Osteosarcoma, a type of children's bone cancer, while rare, is the most common form of cancer occurring in the bone and is one of the most common ones that affect teenagers and young adults. Each year, it affects approximately 800 children in the United States, the majority in their adolescent or teenage years. Less than 20% of kids survive when the cancer has spread to other body parts when they are diagnosed.
Osteosarcoma has one of the lowest survival rates for childhood cancers, due largely to the lack of available funding for research. There has been no significant improvement in cure rates in the past 30 years.
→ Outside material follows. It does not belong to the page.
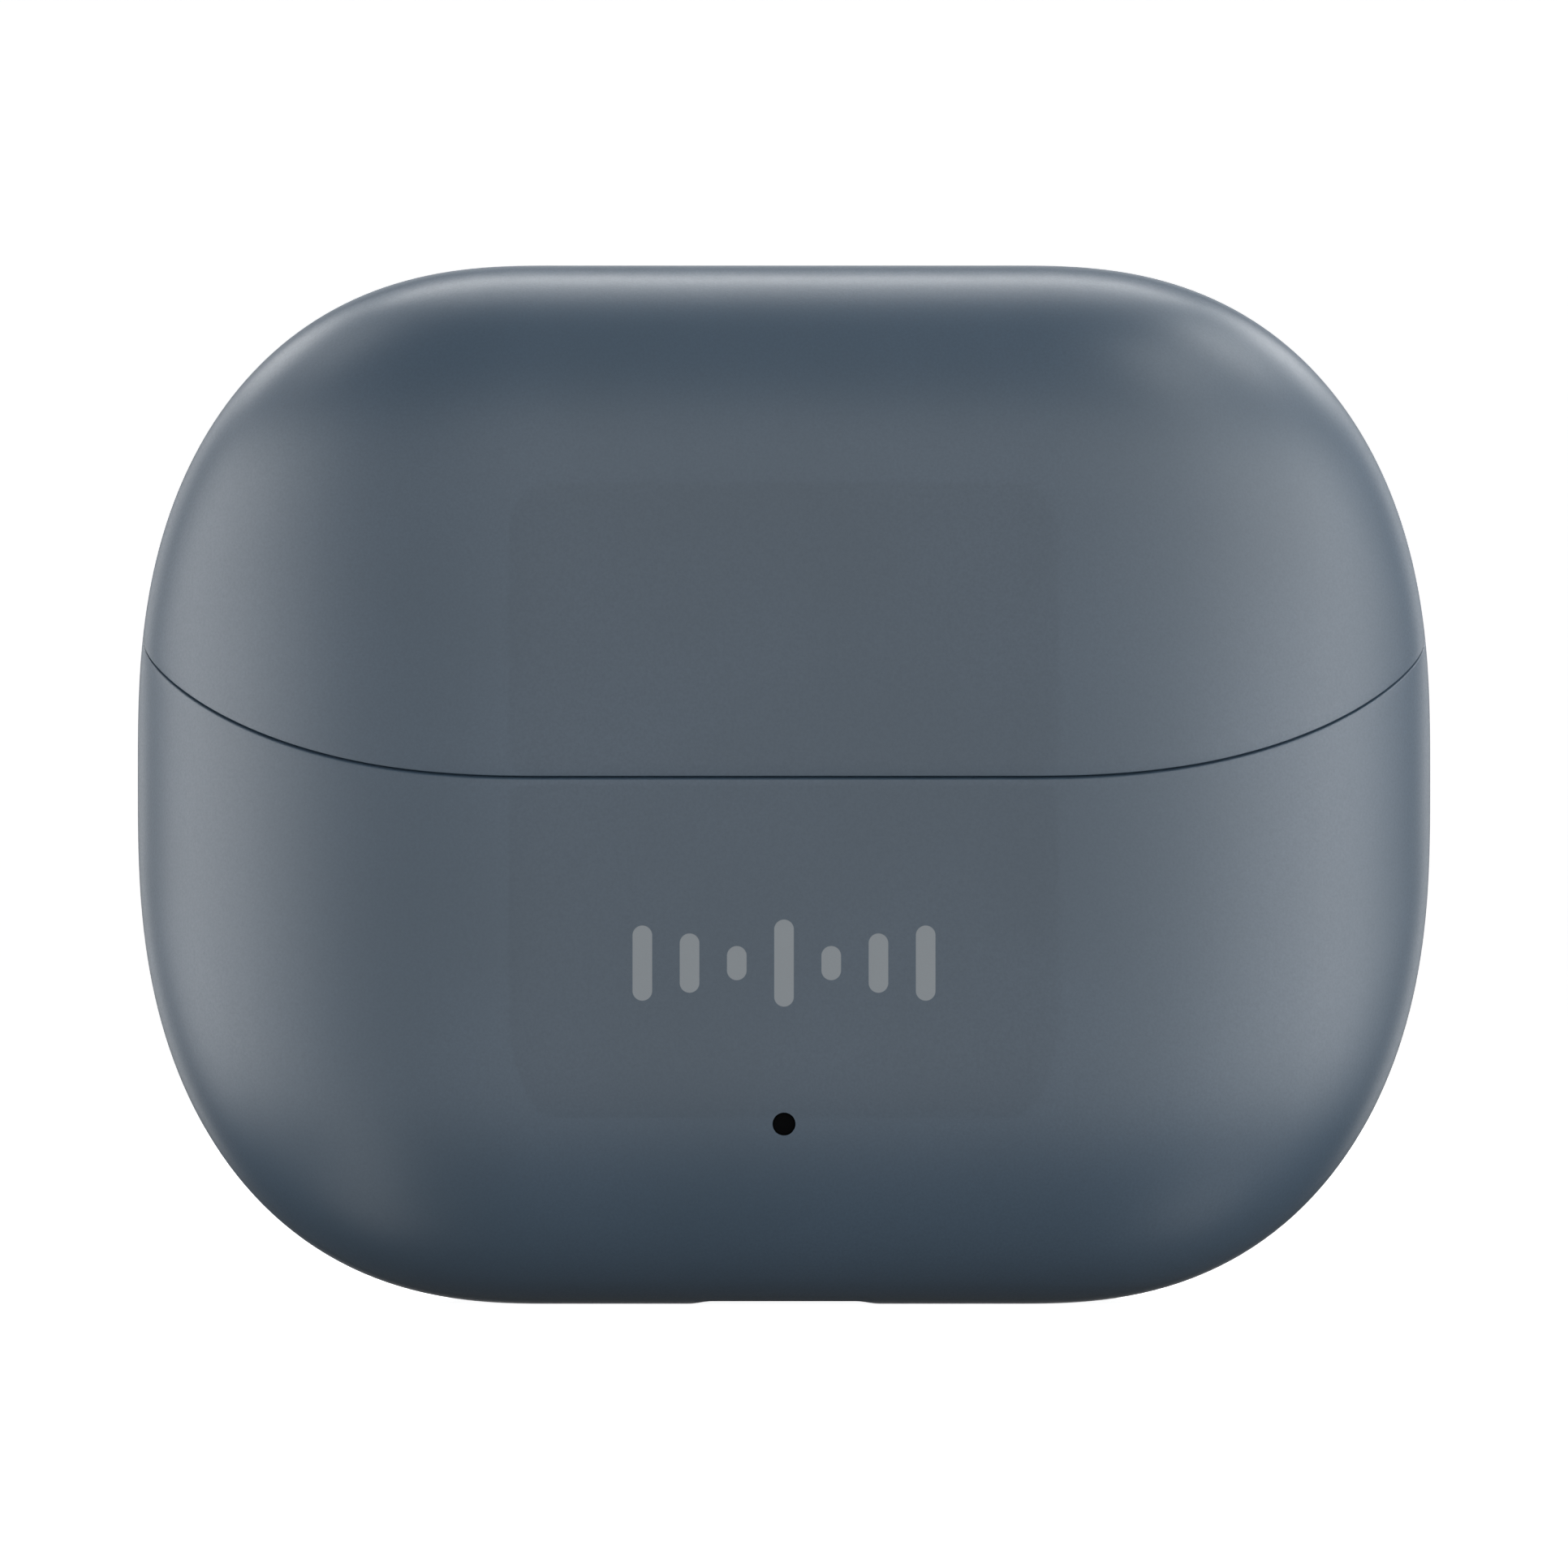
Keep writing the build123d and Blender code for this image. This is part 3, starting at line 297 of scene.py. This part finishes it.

Texas Children’s Hospital and M. D. Anderson Cancer Center in Houston are two of the only cancer centers offering the most advanced treatment for osteosarcoma. Families, who must travel here for intense treatment, need lots of emotional and financial support.
Osteosarcoma occurs most frequently in the ends of long bones, such as the thighbone nearest the knee or the arm bone nearest the shoulder. The most common symptom is a constant dull ache in the bone or joint, often increasing at night when sleeping. The pain tends to increase over time rather than subside. At the site of the tumor, there may be swelling or a lump. If the tumor is in the leg, a child may limp. Osteosarcoma may make the muscles in the affected leg or arm appear smaller
The Haynie Spirit Bone Cancer Foundation is non-profit corporation. It is our hope to raise awareness about the tragically under-funded research for children's bone cancer.